Belovedness: A Lenten Reflection by Rev. Marjorie Wilkes Matthews
The Lenten journey begins with a baptism – Jesus and John standing in the waters of the Jordan River and a voice that says, “This is my Son, the Beloved….” It’s only after this declaration that Jesus is led into the wilderness where he embarks on a 40-day journey of drawing closer and closer to the spirit of the One who named him “Beloved.”
Some years ago, I convened a small gathering of African American women trained in the ministry of spiritual direction. We were struggling to find the right language to explain the ministry of spiritual direction to African American folks who find the term “spiritual direction” off-putting.
One of the women in our group said, “For me, this ministry is about helping our people embrace their belovedness.”
A hush fell over the room as we all absorbed the beautiful truth of that statement.
In the recent rash of shootings of unarmed Black men, it has become chillingly apparent to many of us that the killers of Oscar Grant, Trayvon Martin, Michael Brown, Tamir Rice, and Eric Garner failed to recognize the humanity of these Black men and boys, much less the belovedness, the sacredness of these Black men and boys.
Even more tragically, beneath the day in and day out violence that plagues so many of our communities, the countless episodes of Black people shooting and killing other Black people, is a fundamental failure to recognize our own belovedness, our own sacredness, much less that of our sisters and brothers.
Just two weeks ago here in Oakland, California, a 30-year-old mother of three was caught in the crossfire as Black men tried to kill each other over God-only-knows-what. Chyemil Pierce was shot in the head as she tried to protect her children from flying bullets.
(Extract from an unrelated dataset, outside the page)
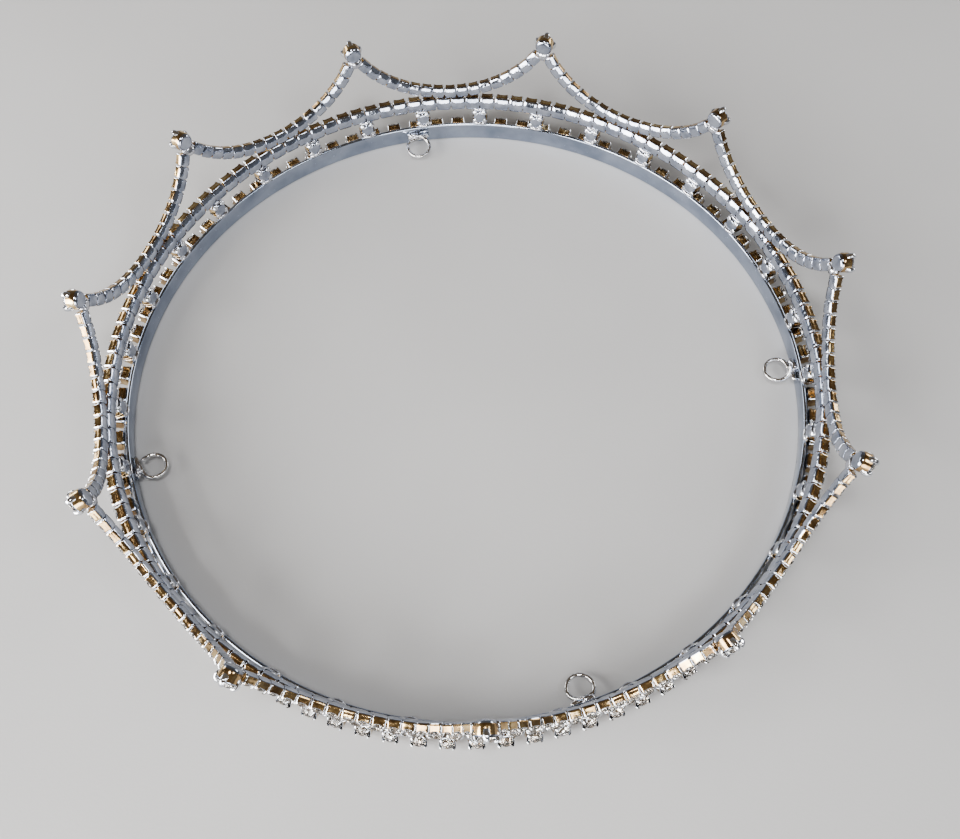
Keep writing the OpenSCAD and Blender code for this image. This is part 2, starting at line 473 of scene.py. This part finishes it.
def ring_strip(place_of, thick, height, softness=0.28, segments=396):
    """Thin strip bent to a ring through the places given for each angle, its edges rounded."""
    soft = min(thick, height) * softness
    section = []
    for y_sign, x_sign, start in ((1, 1, 0), (1, -1, 90), (-1, -1, 180), (-1, 1, 270)):
        for step in range(4):
            a = start + 30 * step
            x = thick / 2 + x_sign * (thick / 2 - soft) + soft * cos(a)
            section.append((x, y_sign * (height / 2 - soft) + soft * sin(a)))
    rings = []
    for n in range(segments):
        place = place_of(360 * n / segments)
        rings.append([place @ Vector((x, 0, h)) for x, h in section])
    return Shape().loft(rings, closed=True)


def link_plate():
    """Short strip between two cups of a scallop."""
    rings = []
    for share in (-1, -0.9, 0.9, 1):
        grow = 0.8 if abs(share) == 1 else 1
        ring = []
        for m in range(12):
            a = 30 * m
            x = LINK_T / 2 * (1 + grow * math.copysign(abs(cos(a)) ** 0.4, cos(a)))
            z = LINK_H / 2 * grow * math.copysign(abs(sin(a)) ** 0.4, sin(a))
            ring.append(Vector((LINK_X + x, LINK_LENGTH / 2 * share, z)))
        rings.append(ring)
    return Shape().loft(rings)


def lump(half_x, half_y, half_z, seed, roughness=0.12, squareness=0.8):
    """Frozen drop of solder: a soft ellipsoid with a seeded uneven skin."""
    rings = []
    rows, count = 9, 16
    offset = Vector((seed * 3.7, seed * 1.3, seed * 2.1))
    for row in range(rows):
        lat = -84 + 168 * row / (rows - 1)
        ring = []
        for n in range(count):
            a = 360 * n / count
            way = Vector((cos(lat) * cos(a), sin(lat), cos(lat) * sin(a)))
            shaped = Vector(math.copysign(abs(c) ** squareness, c) for c in way)
            swell = 1 + roughness * noise.noise(way * 1.3 + offset)
            ring.append(Vector((shaped.x * half_x, shaped.y * half_y, shaped.z * half_z)) * swell)
        rings.append(ring)
    return Shape().loft(rings)


def meniscus(seed, middle_x, swell):
    """Solder drawn by surface tension into the notch between a flat edge below and the round
    setting above. Its underside is a little under z = 0."""
    gap = SPACER_GAP / 2
    back_r = 1.36
    reach = 1.55 + 0.35 * noise.noise(Vector((seed, 0.5, 0.5)))
    skew = 0.35 * noise.noise(Vector((seed, 3.5, 0.5)))
    rings = []
    steps = 13
    for row in range(steps):
        share = -0.98 + 1.96 * row / (steps - 1)
        y = share * reach
        round_up = gap - math.sqrt(back_r ** 2 - min(abs(y), back_r * 0.97) ** 2)
        fade = (1 - share ** 2) ** 0.5
        top = min(round_up + 0.22, 1.1 + 0.15 * noise.noise(Vector((seed, y, 7.5)))) * fade + 0.02
        bulge = (swell + 0.14 * noise.noise(Vector((seed, y, 1.5)))) * fade ** 0.7 + 0.02
        ring = []
        for n in range(14):
            a = 360 * n / 14
            ring.append(Vector((middle_x + bulge * cos(a), y + skew, top * (0.42 + 0.62 * sin(a)))))
        rings.append(ring)
    return Shape().loft(rings)


def joint_plate(seed):
    """Three-cornered solder plate, slightly domed, between two scallops' ends and their peak."""
    end_slope = math.tan(math.radians(90 - ARC_END))
    corner_x = SCALLOP_CUP_W / 2 * sin(ARC_END)
    corner_h = SCALLOP_RISE - SCALLOP_CUP_W / 2 * cos(ARC_END)
    tip = corner_h - (SCALLOP_CLEARANCE - corner_x) * end_slope + 0.06
    half_w = 1.55
    corners = [Vector((0, tip - 0.15)), Vector((half_w, tip + 1.3 * end_slope)),
               Vector((half_w * 0.95, PEAK_RISE - 1.2)), Vector((-half_w * 0.95, PEAK_RISE - 1.2)),
               Vector((-half_w, tip + 1.3 * end_slope))]
    outline = rounded_corners(corners, 0.3)
    middle = sum(outline, Vector((0, 0))) / len(outline)
    back, front = 0.16, 1.2
    levels = [(back, 0.55), (back + 0.02, 0.8), (back + 0.1, 0.94), (back + 0.28, 1.0),
              (front - 0.25, 1.0), (front - 0.06, 0.9), (front, 0.7)]
    rings = []
    for x, scale in levels:
        ring = []
        for p in outline:
            q = middle + (p - middle) * scale
            uneven = 0.05 * noise.noise(Vector((q.x + seed, q.y, x)))
            ring.append(Vector((x + uneven, q.x, q.y)))
        rings.append(ring)
    return Shape().loft(rings)


def rounded_corners(corners, radius, steps=4):
    """Closed outline with each corner replaced by a short curve."""
    outline = []
    for n, corner in enumerate(corners):
        to_last = (corners[n - 1] - corner).normalized() * radius
        to_next = (corners[(n + 1) % len(corners)] - corner).normalized() * radius
        for step in range(steps + 1):
            t = step / steps
            outline.append(corner + to_last * (1 - t) ** 2 + to_next * t ** 2)
    return outline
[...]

During this year’s Lenten season, our focus scripture at Plymouth Church has been The Lord’s Prayer, a prayer that many of us learned as children, one that we often recite from memory but seldom pause to examine, much less interrogate.
Over the six Sundays of Lent, we’ve been unpacking it line by line with the help of resources like Neil Douglas-Klotz’s Prayers of the Cosmos: Meditations on the Aramaic Words of Jesus.
This past Sunday, we considered what are for many of us the most troubling words in The Lord’s Prayer: “Lead us not into temptation, but deliver us from evil.”
Why would a God who loves us lead us into temptation?
Douglas-Klotz describes these as the most mistranslated lines in the prayer, explaining that a better translation of the Aramaic words (Aramaic being the language in which Jesus is believed to have actually spoken) would be:
Don’t let surface things delude us,
but free us from what holds us back
(from our true purpose).
We considered these words in conjunction with Nan Merrill’s interpretation of Psalm 51, in which the pray-er exhorts God:
Teach me, that I may know my weaknesses,
the shortcomings that bind me,
the unloving ways that separate me,
that keep me from recognizing Your life in me….
May this Lenten season bless us to recognize anew God’s precious life in us – God’s breath in us, God’s heartbeat in us, God’s blood in us.
May it bless us to seek anew the One who named Jesus – and names each and all of us – as “Beloved.”
May it bless us to embrace that belovedness – in ourselves and in others – that we may stop spilling God’s precious blood, that we may affirm in word and in deed that Black lives matter, that we may be freed from what holds us back in building the kin-dom of God.